Examine that list carefully, says Weltman, since a hybrid's credit is reduced once a manufacturer sells 60,000 of the fuel-efficient vehicles. There are no longer any credits for Toyotas or luxury Lexus hybrids, and credits for Honda hybrids began phasing out on Jan. 1.

3. Purchase energy-saving office equipment.
"This offers a twofold break," says Weltman. "You're saving on your energy costs because it takes less electricity to run things. The amount of savings varies by the type of equipment." The Energy Star Web site offers suggestions on energy-efficient business products in its "office equipment" section.

The other break is on your taxes. You can use Section 179 expensing to write off the equipment's cost in one tax year rather than depreciating it over several.

Even better, notes Weltman, under the recently-passed economic stimulus package, the expensing limit is increased up to $250,000 for 2008 purchases. Without the change, the 2008 expensing limit for Section 179 property would have been $128,000.

The point at which Section 179 expenses are phased out also was raised. When a company purchases a certain amount of equipment, the deduction is reduced dollar for dollar for each dollar over the limit. That phase-out limit is now $800,000 vs. the previous $510,000.

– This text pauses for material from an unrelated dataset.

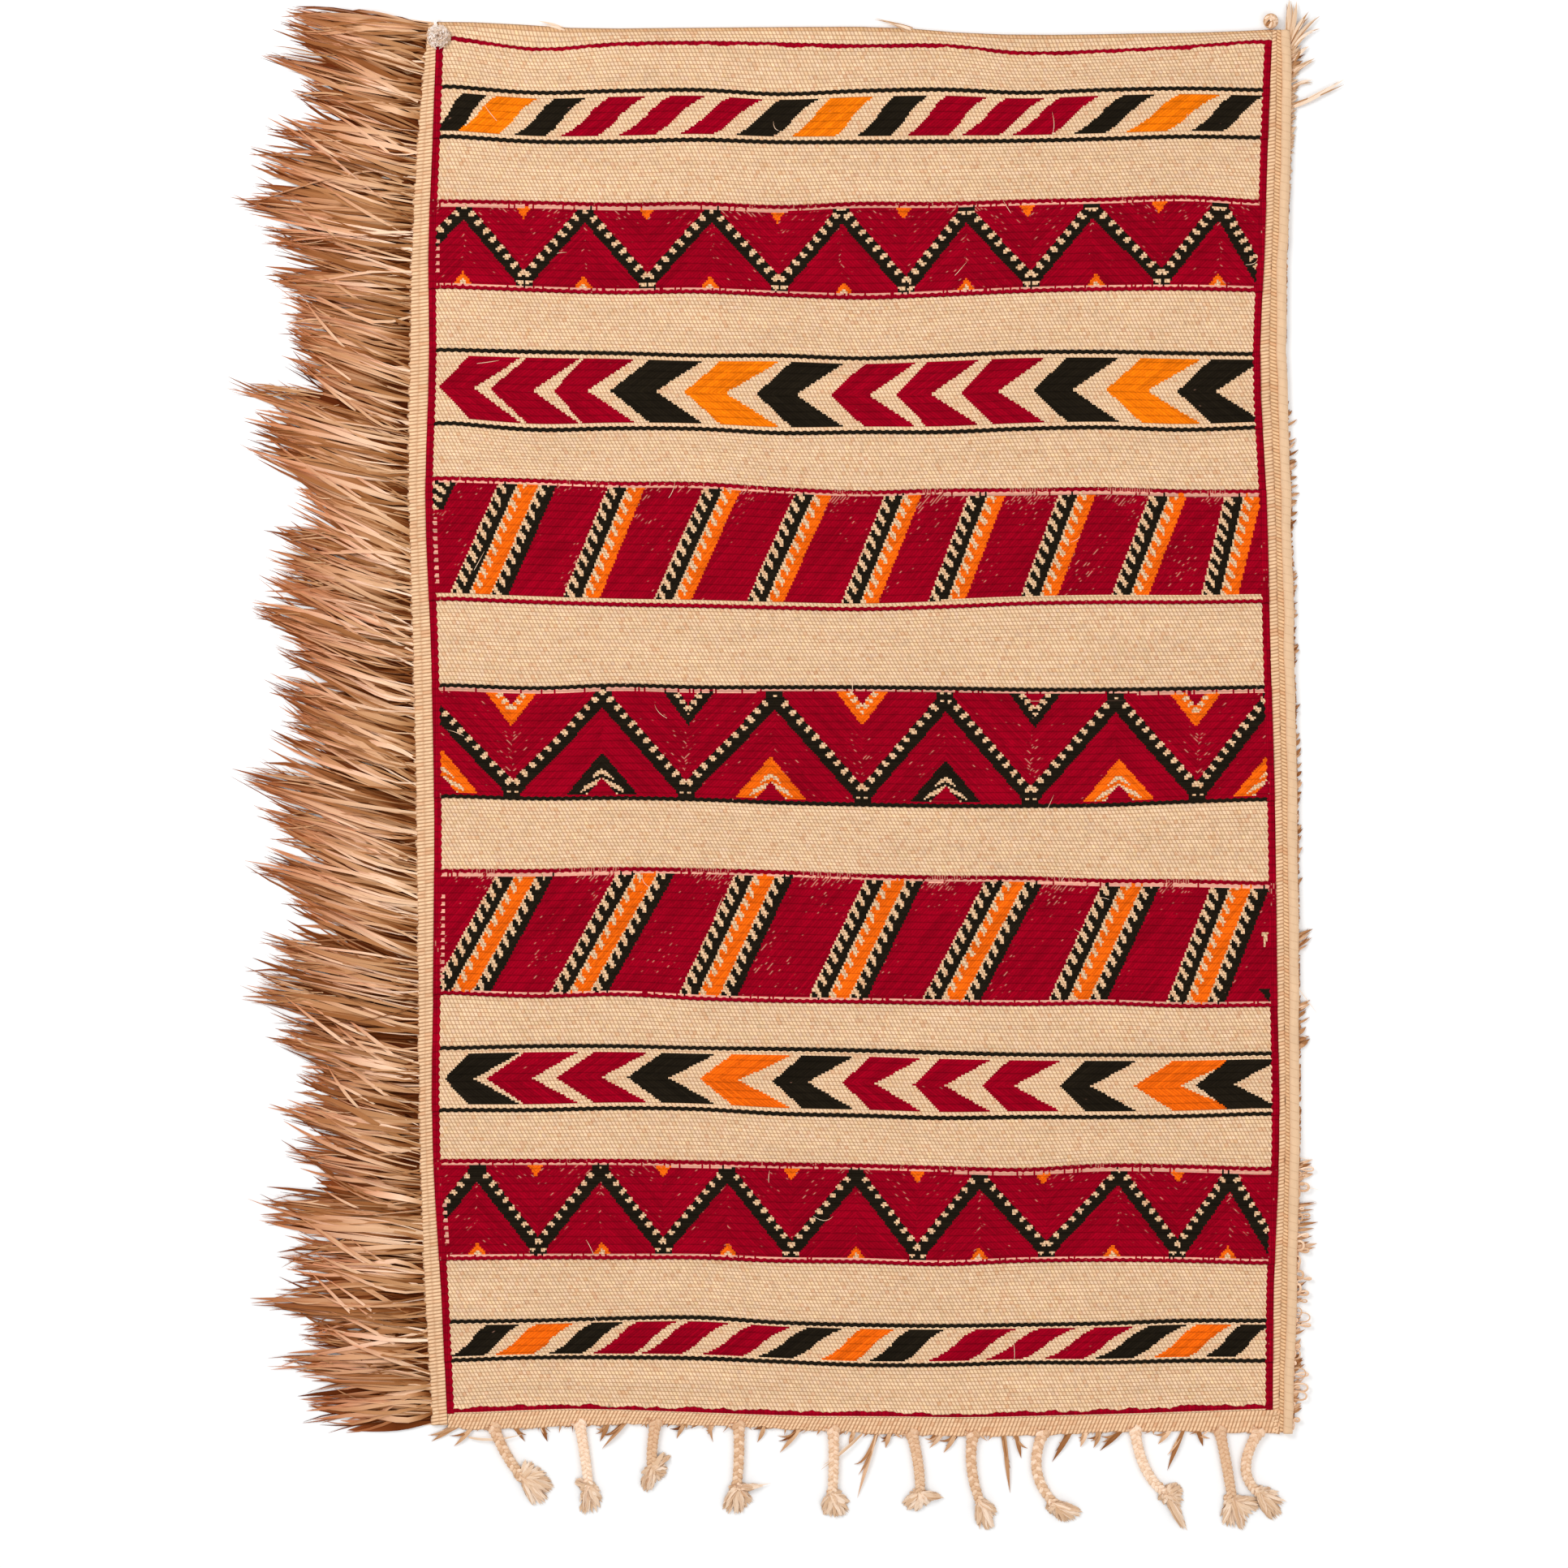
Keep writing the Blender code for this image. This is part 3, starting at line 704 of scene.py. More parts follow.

"So if you place equipment in service and the amount purchased doesn't exceed $800,000, you can claim up to $250,000 in costs," says Weltman, "Large companies aren't going to be taking advantage of this, but it is a great benefit for small businesses."

4. Upgrade your building's energy efficiency.
In addition to upgrading the environmental quality of equipment in your office, make the space itself more energy efficient.

Under the Energy Policy Act of 2005, business taxpayers can deduct the cost of energy-efficient property installed in commercial buildings. The deductible amount could be as much as $1.80 per square foot of building floor area for buildings that achieve a 50-percent energy savings target. Less comprehensive energy efforts still could qualify for a deduction of up to 60 cents per square foot of building floor area. Details are contained in IRS Notice 2006-52.

Converting to solar power also offers tax benefits. This tax break first appeared in the 2005 energy bill and was set to expire at the end of 2007, but has been extended through 2008.

Tax credits are available for qualified solar water heating and photovoltaic systems installed between Jan. 1, 2006, and Dec. 31, 2008. The credit is for 30 percent of the system's cost, up to $2,000. Details can be found on IRS Form 3468, Investment Tax Credit, as well as the Energy Star Web site.

Weltman, who posts a daily small business tip at her Web site, also reminds businesses to check state and, in some cases, local tax breaks. "Many states offer a wide range of incentives," she says. "They may have a credit or deduction. They may waive sales tax on certain purchases. There may be special financing available from local energy companies."

The clickable map at the Database for State Incentives for Renewables and Efficiencies, or DSIRE, provides information on state, local, utility and federal incentives that promote renewable energy and energy efficiency.